In this article, Matias Waisgold, Technical Lead for MercadoLibre’s internal APIs and developer APIs, provides a Q&A session and explains the goals and reasons for using Pivotal open source software, “Tremendous growth has pushed our technology teams to do two main things—improve development cycles and scale more effectively. To achieve these goals, we designed and built an enterprise service bus, or ESB, that uses RabbitMQ, Groovy on Grails, and Redis. Together, these three technologies have allowed us to decouple applications, distribute workloads, and helped to scale our data store. We have also been able to decentralize our development efforts and speed our deployment cycles. Without risking quality, faster dev cycles mean our users and applications benefit from a better user experience, and MercadoLibre maintains its leading position in online retail for Latin America.”
For those that are not familiar with their history, MercadoLibre has been named the 8th largest e-retailer in the world, and Fortune awarded them “Fastest-Growing Company” for 2011, 2012, and 2013. Last year, MercadoLibre reported user growth of 22% to 99.5 million. Both new revenues and gross merchandise volume were up by 50%, and total payment volume was up 66%. With this trajectory and all revenue coming from online channels, the website and supporting applications have to run without putting revenue at risk.
Could you tell us a bit about the functionality on the MercadoLibre site?

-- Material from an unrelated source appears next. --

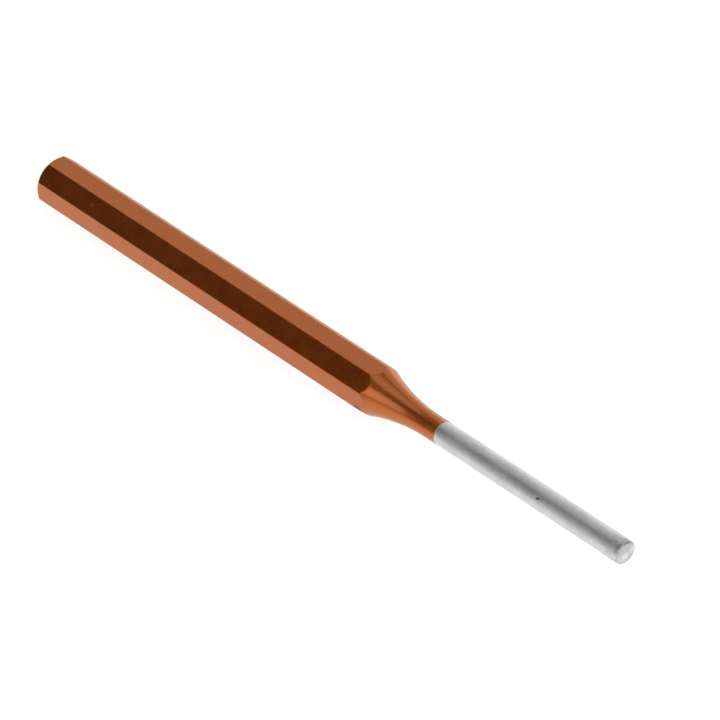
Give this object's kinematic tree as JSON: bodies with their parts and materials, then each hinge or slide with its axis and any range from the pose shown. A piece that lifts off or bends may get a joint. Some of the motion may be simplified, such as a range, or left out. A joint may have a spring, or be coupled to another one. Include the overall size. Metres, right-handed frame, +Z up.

Sure, if you are familiar with eBay, then you are familiar with the type of functionality we have. We are eBay’s exclusive Latin American partner. Our site provides listings and auctions for buyers and sellers in Argentina, Brazil, Chile, Colombia, Mexico, Costa Rica, Dominican Republic, Ecuador, Peru, Panama, Uruguay, and Venezuela. People buy and sell everything—real estate, cars, antiques, mobile phones, computers, electronics, furniture, clothing, and more. When you decompose the functionality, the system basically manages users, categories, items, prices, auctions, orders, questions, answers, payments, and similar pieces of information. We also provide integrated payment solutions, digital advertising, and web stores.
Could you give us a bit about your background and role at MercadoLibre?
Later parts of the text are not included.